Non, mais mon ami Caetano Veloso n’arrêtait pas de m’en parler. Kleber devrait l’embaucher comme attaché de presse ! J’ai donc fini par le regarder, j’étais très impressionnée. C’est vraiment un film qui invente son propre monde, son propre langage. Après ça, je me suis jeté sur le script d’Aquarius. Ça a été magique. Une révélation. J’avais toujours rêvé d’une telle connexion avec un réalisateur. Ma rencontre avec Kleber, c’était comme retrouver un jumeau dont j’aurais été séparée à la naissance. D’une façon plus prosaïque, j’étais aussi très heureuse, parce que ma carrière ronronnait un peu depuis quelques années.
Vous aimez revoir vos anciens films ?
A l’occasion, oui. Attention, hein, je ne suis pas comme Gloria Swanson dans Sunset Boulevard ! Mais je suis toujours contente de tomber sur un extrait de Dona Flor ou du Baiser de la femme araignée. J’aime bien mes vieux soap operas aussi.

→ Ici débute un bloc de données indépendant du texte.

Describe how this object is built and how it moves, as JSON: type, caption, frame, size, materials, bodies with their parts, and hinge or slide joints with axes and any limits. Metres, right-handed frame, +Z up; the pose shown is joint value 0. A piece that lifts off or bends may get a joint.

Je vous imagine vivant comme votre personnage d’Aquarius : dans un grand appartement, entouré de vos souvenirs…
Je garde tout. J’ai un petit mot de Clint griffonné sur une serviette de restaurant, un dessin que Fellini a fait de moi… Mais tout est dans une boîte, au grenier. Vivre entouré de ses souvenirs, c’est comme être en prison.
La bande originale d’Aquarius est somptueuse. Si vous ne deviez retenir qu’un seul moment musical du film ?
J’adore quand Clara rentre chez elle et qu’on entend ce morceau de Roberto Carlos, « O quintal do vitinho ». C’est une scène toute simple, mais justement : la simplicité au cinéma, c’est très compliqué ! Là, soudain, l’action s’arrête et on n’entend plus que la musique. C’est beau, très profond. Comme une machine à remonter le temps. Kleber orchestre ça merveilleusement. Dans ces moments-là, il me fait penser à Kubrick.